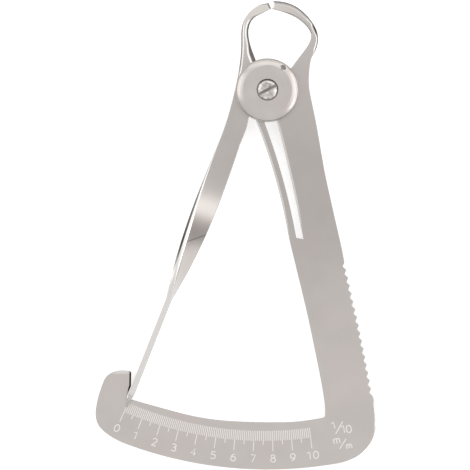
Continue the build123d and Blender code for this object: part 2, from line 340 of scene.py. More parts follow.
def outlinesOf(node, height, up):
    # closed outlines of a CAD node's flat face, with the metal on the left, the longest first
    work = bmesh.new()
    work.from_mesh(frame["nodes"][node].data)
    bmesh.ops.remove_doubles(work, verts=work.verts, dist=weld["packed"])
    work.normal_update()
    flat = {f for f in work.faces
            if f.normal.z * up > square["exactly"]
            and abs(f.calc_center_median().z - height) < weld["parts"]}
    following = {}
    for face in flat:
        for loop in face.loops:
            if not any(other in flat for other in loop.edge.link_faces if other is not face):
                start, end = loop.vert, loop.link_loop_next.vert
                if up < 0:
                    start, end = end, start
                following[start] = end
    outlines = []
    while following:
        start = next(iter(following))
        outline = []
        here = start
        while here in following:
            outline.append(here.co.xy.copy())
            here = following.pop(here)
        outlines.append(outline)
    work.free()
    return sorted(outlines, key=len, reverse=True)


def turnAt(before, here, after):
    first, second = here - before, after - here
    return abs(math.atan2(first.x * second.y - first.y * second.x, first.dot(second)))


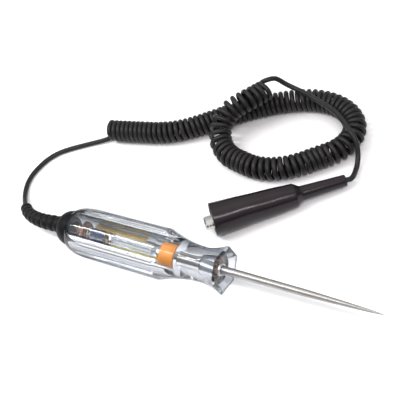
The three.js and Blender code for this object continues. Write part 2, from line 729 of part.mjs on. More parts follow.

--------------------

■ WHAT YOU WILL DO
Your task is to repeat each line of the material exactly.

■ ANSWER TO THE TASK
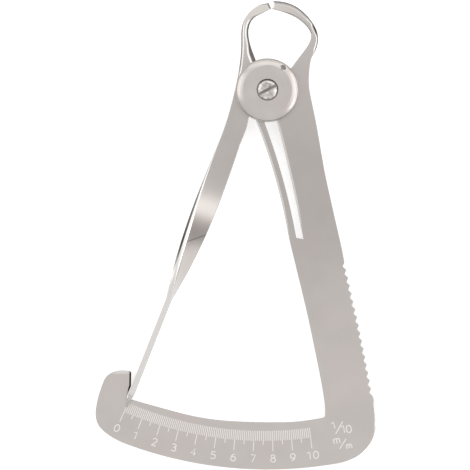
Continue the build123d and Blender code for this object: part 2, from line 340 of scene.py. More parts follow.
def outlinesOf(node, height, up):
    # closed outlines of a CAD node's flat face, with the metal on the left, the longest first
    work = bmesh.new()
    work.from_mesh(frame["nodes"][node].data)
    bmesh.ops.remove_doubles(work, verts=work.verts, dist=weld["packed"])
    work.normal_update()
    flat = {f for f in work.faces
            if f.normal.z * up > square["exactly"]
            and abs(f.calc_center_median().z - height) < weld["parts"]}
    following = {}
    for face in flat:
        for loop in face.loops:
            if not any(other in flat for other in loop.edge.link_faces if other is not face):
                start, end = loop.vert, loop.link_loop_next.vert
                if up < 0:
                    start, end = end, start
                following[start] = end
    outlines = []
    while following:
        start = next(iter(following))
        outline = []
        here = start
        while here in following:
            outline.append(here.co.xy.copy())
            here = following.pop(here)
        outlines.append(outline)
    work.free()
    return sorted(outlines, key=len, reverse=True)


def turnAt(before, here, after):
    first, second = here - before, after - here
    return abs(math.atan2(first.x * second.y - first.y * second.x, first.dot(second)))


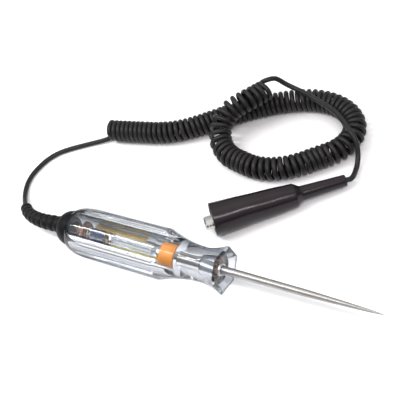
The three.js and Blender code for this object continues. Write part 2, from line 729 of part.mjs on. More parts follow.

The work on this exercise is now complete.